Given request
Check every line for the word "bodies" and give the number of lines where it occurs, nothing else.

Stored data
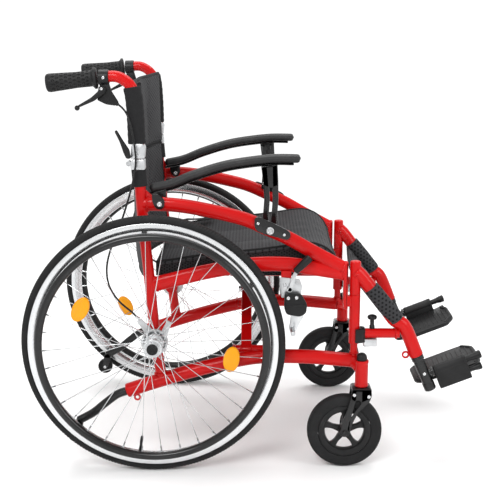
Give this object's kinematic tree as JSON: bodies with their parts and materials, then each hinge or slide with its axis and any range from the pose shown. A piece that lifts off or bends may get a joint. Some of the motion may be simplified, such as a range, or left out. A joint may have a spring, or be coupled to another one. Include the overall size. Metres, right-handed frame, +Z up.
{
  "type": "manual wheelchair",
  "caption": "Folding manual wheelchair: curved tubular side frames, spoked rear wheels with handrims, front casters, swing-away footrests, flip-up armrests, slung seat and folding back.",
  "frame": {"origin": "on the floor, under the middle of the outline", "axes": "+X forward, towards the footrests; +Y to the chair's left; +Z up"},
  "size_m": [1.0633, 0.662, 0.9218],
  "materials": {
    "red": "gloss red paint",
    "black": "matte black",
    "rubber": "matte",
    "tyre": "matte",
    "fabric": "woven mesh",
    "silver": "satin",
    "blackmetal": "satin black paint"
  },
  "bodies": {
    "frame_right": {"side_frame_right": "red", "brake_drum_right": "silver", "park_brake_right": "silver", "brake_cable_right": "black", "back_lower": "fabric"},
    "rear_wheel_right": {"rear_wheel_right": "silver", "rear_tyre_right": "tyre", "handrim_right": "blackmetal"},
    "caster_fork_right": {"caster_fork_right": "blackmetal"},
    "caster_wheel_right": {"caster_wheel_right": "black", "caster_tyre_right": "tyre"},
    "hanger_right": {"hanger_right": "red", "hanger_latch_right": "black", "calf_strap_right": "fabric"},
    "latch_knob_right": {"latch_knob_right": "black"},
    "leg_right": {"leg_tube_right": "blackmetal"},
    "footplate_right": {"footplate_right": "black"},
    "armrest_right": {"armrest_bar_right": "blackmetal", "armrest_pad_right": "rubber"},
    "handle_right": {"handle_tube_right": "red", "grip_right": "rubber", "back_latch_right": "silver", "back_upper": "fabric"},
    "brake_lever_right": {"brake_lever_right": "blackmetal"},
    "latch_lever_right": {"latch_lever_right": "black"},
    "anti_tipper_right": {"anti_tipper_right": "blackmetal"},
    "tipper_roller_right": {"tipper_roller_right": "rubber"},
    "park_lever_right": {"park_lever_right": "blackmetal"},
    "park_shoe_right": {"park_shoe_right": "silver"},
    "frame_left": {"side_frame_left": "red", "brake_drum_left": "silver", "park_brake_left": "silver", "brake_cable_left": "black"},
    "rear_wheel_left": {"rear_wheel_left": "silver", "rear_tyre_left": "tyre", "handrim_left": "blackmetal"},
    "caster_fork_left": {"caster_fork_left": "blackmetal"},
    "caster_wheel_left": {"caster_wheel_left": "black", "caster_tyre_left": "tyre"},
    "hanger_left": {"hanger_left": "red", "hanger_latch_left": "black", "calf_strap_left": "fabric"},
    "latch_knob_left": {"latch_knob_left": "black"},
    "leg_left": {"leg_tube_left": "blackmetal"},
    "footplate_left": {"footplate_left": "black"},
    "armrest_left": {"armrest_bar_left": "blackmetal", "armrest_pad_left": "rubber"},
    "handle_left": {"handle_tube_left": "red", "grip_left": "rubber", "back_latch_left": "silver"},
    "brake_lever_left": {"brake_lever_left": "blackmetal"},
    "latch_lever_left": {"latch_lever_left": "black"},
    "anti_tipper_left": {"anti_tipper_left": "blackmetal"},
    "tipper_roller_left": {"tipper_roller_left": "rubber"},
    "park_lever_left": {"park_lever_left": "blackmetal"},
    "park_shoe_left": {"park_shoe_left": "silver"},
    "brace_a": {"brace_a": "red"},
    "brace_b": {"brace_b": "red"},
    "seat": {"seat": "fabric"}
  },
  "joints": [
    {"name": "wheel_spin_right", "type": "hinge", "parent": "frame_right", "child": "rear_wheel_right", "pos_m": [-0.23165, -0.292, 0.3], "axis": [0, 1, 0], "continuous": true},
    {"name": "caster_swivel_right", "type": "hinge", "parent": "frame_right", "child": "caster_fork_right", "pos_m": [0.24485, -0.268, 0.19], "axis": [0, 0, 1], "continuous": true},
    {"name": "caster_spin_right", "type": "hinge", "parent": "caster_fork_right", "child": "caster_wheel_right", "pos_m": [0.20735, -0.268, 0.0872], "axis": [0, 1, 0], "continuous": true},
    {"name": "hanger_swing_right", "type": "hinge", "parent": "frame_right", "child": "hanger_right", "pos_m": [0.22785, -0.245, 0.4088], "axis": [0, 0, -1], "range_deg": [0, 90]},
    {"name": "latch_pull_right", "type": "slide", "parent": "hanger_right", "child": "latch_knob_right", "axis": [0, 0, 1], "range_m": [0, 0.008], "stiffness_N_per_m": 300},
    {"name": "leg_length_right", "type": "slide", "parent": "hanger_right", "child": "leg_right", "axis": [0.3987, 0, -0.9171], "range_m": [0, 0.05]},
    {"name": "footplate_flip_right", "type": "hinge", "parent": "leg_right", "child": "footplate_right", "pos_m": [0.41585, -0.245, 0.2237], "axis": [0.9304, 0, 0.3665], "range_deg": [0, 90]},
    {"name": "armrest_flip_right", "type": "hinge", "parent": "frame_right", "child": "armrest_right", "pos_m": [-0.21515, -0.23, 0.6196], "axis": [0, -1, 0], "range_deg": [0, 68]},
    {"name": "back_fold_right", "type": "hinge", "parent": "frame_right", "child": "handle_right", "pos_m": [-0.28165, -0.245, 0.712], "axis": [0, -1, 0], "range_deg": [0, 90], "deforming": ["brake_cable_right"]},
    {"name": "brake_squeeze_right", "type": "hinge", "parent": "handle_right", "child": "brake_lever_right", "pos_m": [-0.33735, -0.253, 0.875], "axis": [0, 1, 0], "range_deg": [0, 16], "stiffness_Nm_per_rad": 1.2},
    {"name": "latch_lever_right", "type": "hinge", "parent": "handle_right", "child": "latch_lever_right", "pos_m": [-0.27965, -0.264, 0.725], "axis": [0, -1, 0], "range_deg": [0, 25], "stiffness_Nm_per_rad": 0.5},
    {"name": "tipper_turn_right", "type": "hinge", "parent": "frame_right", "child": "anti_tipper_right", "pos_m": [-0.30165, -0.245, 0.1732], "axis": [0.9481, 0, 0.318], "range_deg": [0, 180]},
    {"name": "roller_spin_right", "type": "hinge", "parent": "anti_tipper_right", "child": "tipper_roller_right", "pos_m": [-0.42265, -0.245, 0.067], "axis": [0, 1, 0], "continuous": true},
    {"name": "park_lever_right", "type": "hinge", "parent": "frame_right", "child": "park_lever_right", "pos_m": [0.07735, -0.26, 0.424], "axis": [0, 1, 0], "range_deg": [0, 45]},
    {"name": "park_shoe_right", "type": "hinge", "parent": "frame_right", "child": "park_shoe_right", "pos_m": [0.09735, -0.266, 0.365], "axis": [0, 1, 0], "range_deg": [0, 20.1]},
    {"name": "wheel_spin_left", "type": "hinge", "parent": "frame_left", "child": "rear_wheel_left", "pos_m": [-0.23165, 0.292, 0.3], "axis": [0, 1, 0], "continuous": true},
    {"name": "caster_swivel_left", "type": "hinge", "parent": "frame_left", "child": "caster_fork_left", "pos_m": [0.24485, 0.268, 0.19], "axis": [0, 0, 1], "continuous": true},
    {"name": "caster_spin_left", "type": "hinge", "parent": "caster_fork_left", "child": "caster_wheel_left", "pos_m": [0.20735, 0.268, 0.0872], "axis": [0, 1, 0], "continuous": true},
    {"name": "hanger_swing_left", "type": "hinge", "parent": "frame_left", "child": "hanger_left", "pos_m": [0.22785, 0.245, 0.4088], "axis": [0, 0, 1], "range_deg": [0, 90]},
    {"name": "latch_pull_left", "type": "slide", "parent": "hanger_left", "child": "latch_knob_left", "axis": [0, 0, 1], "range_m": [0, 0.008], "stiffness_N_per_m": 300},
    {"name": "leg_length_left", "type": "slide", "parent": "hanger_left", "child": "leg_left", "axis": [0.3987, 0, -0.9171], "range_m": [0, 0.05]},
    {"name": "footplate_flip_left", "type": "hinge", "parent": "leg_left", "child": "footplate_left", "pos_m": [0.41585, 0.245, 0.2237], "axis": [-0.9304, 0, -0.3665], "range_deg": [0, 90]},
    {"name": "armrest_flip_left", "type": "hinge", "parent": "frame_left", "child": "armrest_left", "pos_m": [-0.21515, 0.23, 0.6196], "axis": [0, -1, 0], "range_deg": [0, 68]},
    {"name": "back_fold_left", "type": "hinge", "parent": "frame_left", "child": "handle_left", "pos_m": [-0.28165, 0.245, 0.712], "axis": [0, -1, 0], "range_deg": [0, 90], "deforming": ["brake_cable_left"]},
    {"name": "brake_squeeze_left", "type": "hinge", "parent": "handle_left", "child": "brake_lever_left", "pos_m": [-0.33735, 0.253, 0.875], "axis": [0, 1, 0], "range_deg": [0, 16], "stiffness_Nm_per_rad": 1.2},
    {"name": "latch_lever_left", "type": "hinge", "parent": "handle_left", "child": "latch_lever_left", "pos_m": [-0.27965, 0.264, 0.725], "axis": [0, -1, 0], "range_deg": [0, 25], "stiffness_Nm_per_rad": 0.5},
    {"name": "tipper_turn_left", "type": "hinge", "parent": "frame_left", "child": "anti_tipper_left", "pos_m": [-0.30165, 0.245, 0.1732], "axis": [-0.9481, 0, -0.318], "range_deg": [0, 180]},
    {"name": "roller_spin_left", "type": "hinge", "parent": "anti_tipper_left", "child": "tipper_roller_left", "pos_m": [-0.42265, 0.245, 0.067], "axis": [0, 1, 0], "continuous": true},
    {"name": "park_lever_left", "type": "hinge", "parent": "frame_left", "child": "park_lever_left", "pos_m": [0.07735, 0.26, 0.424], "axis": [0, 1, 0], "range_deg": [0, 45]},
    {"name": "park_shoe_left", "type": "hinge", "parent": "frame_left", "child": "park_shoe_left", "pos_m": [0.09735, 0.266, 0.365], "axis": [0, 1, 0], "range_deg": [0, 20.1]},
    {"name": "fold", "type": "hinge", "parent": "frame_right", "child": "brace_a", "pos_m": [-0.00865, -0.205, 0.262], "axis": [1, 0, 0], "range_deg": [0, 26], "deforming": ["seat", "back_lower", "back_upper", "calf_strap_right", "calf_strap_left"]},
    {"name": "cross_pivot", "type": "hinge", "parent": "brace_a", "child": "brace_b", "pos_m": [-0.00865, 0, 0.357], "axis": [1, 0, 0], "range_deg": [-52.1, 0]},
    {"name": "fold_left", "type": "hinge", "parent": "brace_b", "child": "frame_left", "pos_m": [-0.00865, 0.205, 0.262], "axis": [1, 0, 0], "range_deg": [0, 26.1]},
    {"name": "seat_lift", "type": "hinge", "parent": "brace_b", "child": "seat", "pos_m": [-0.00865, -0.205, 0.452], "axis": [1, 0, 0], "range_deg": [0, 26.1]}
  ],
  "couplings": [
    {"joint": "park_shoe_right", "follows": "park_lever_right", "ratio": 0.4444},
    {"joint": "park_shoe_left", "follows": "park_lever_left", "ratio": 0.4444},
    {"joint": "cross_pivot", "follows": "fold", "ratio": -2},
    {"joint": "fold_left", "follows": "fold", "ratio": 1},
    {"joint": "seat_lift", "follows": "fold", "ratio": 1},
    {"joint": "back_fold_left", "follows": "back_fold_right", "ratio": 1}
  ]
}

Response for this exercise
2